Plaintiffs have failed to prove by a preponderance of the evidence that the dismissed criminal charges arose from conduct that occurred at a place where Mr. Bower was entitled to be in the course of fulfilling the duties of his employment. Plaintiffs cannot simply point to the charges and the dismissal of the indictments in order to be indemnified. In order to satisfy the second prong of the test, they must establish a nexus between the act or omission, underlying the indictment, and the performance of legitimate job duties. They have failed to do so.

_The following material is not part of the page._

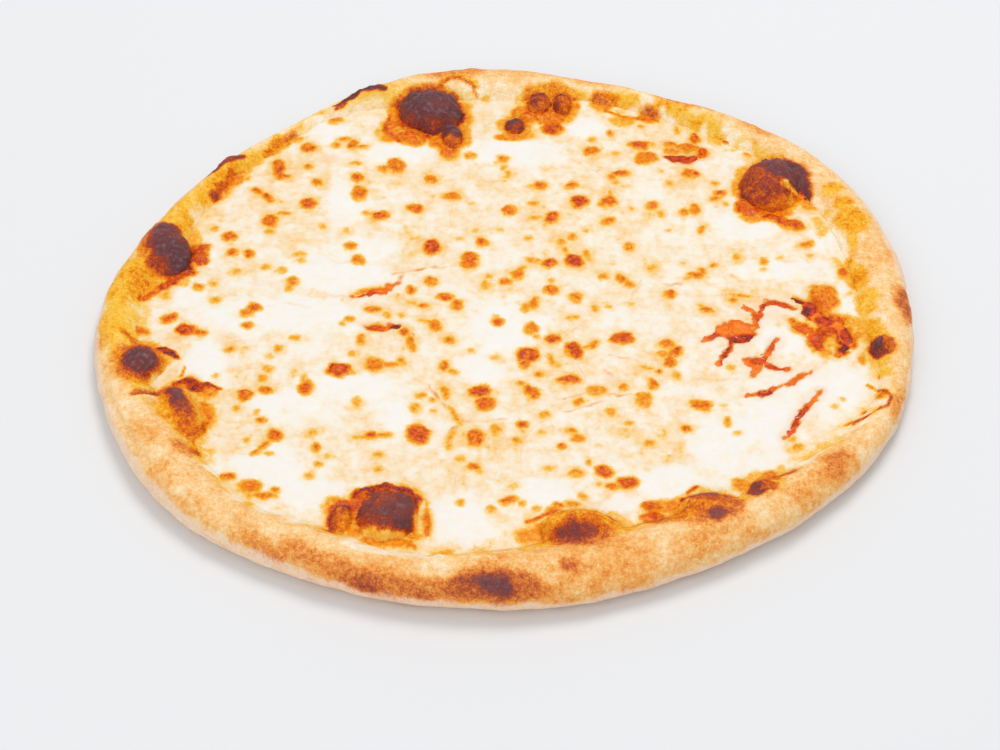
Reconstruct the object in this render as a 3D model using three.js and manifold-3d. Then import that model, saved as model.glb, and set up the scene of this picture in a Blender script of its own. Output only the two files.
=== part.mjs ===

In view of the majority’s decision, I invite the Legislature to consider amending N.J.S.A. 18A:16-6, as it amended N.J.S.A 40A: 14-155, when it determined that our decisions in Moya v. New *441Brunswick, 90 N.J. 491, 448 A.2d 999 (1982) and Valerius v. Newark, 84 N.J. 591, 423 A.2d 988 (1980), were wrong. In those cases we allowed reimbursement for criminal charges arising from a police officer’s acts outside the scope of his police duties, but occurring in the performance of those duties, and for criminal charges arising solely from a claimant’s status as a police officer.
I would reverse the judgment of the Appellate Division.
For affirmance — Justices HANDLER, POLLOCK, O’HERN and STEIN — 4.
For reversal — Chief Justice PORITZ and Justices GARIBALDI and COLEMAN — 3.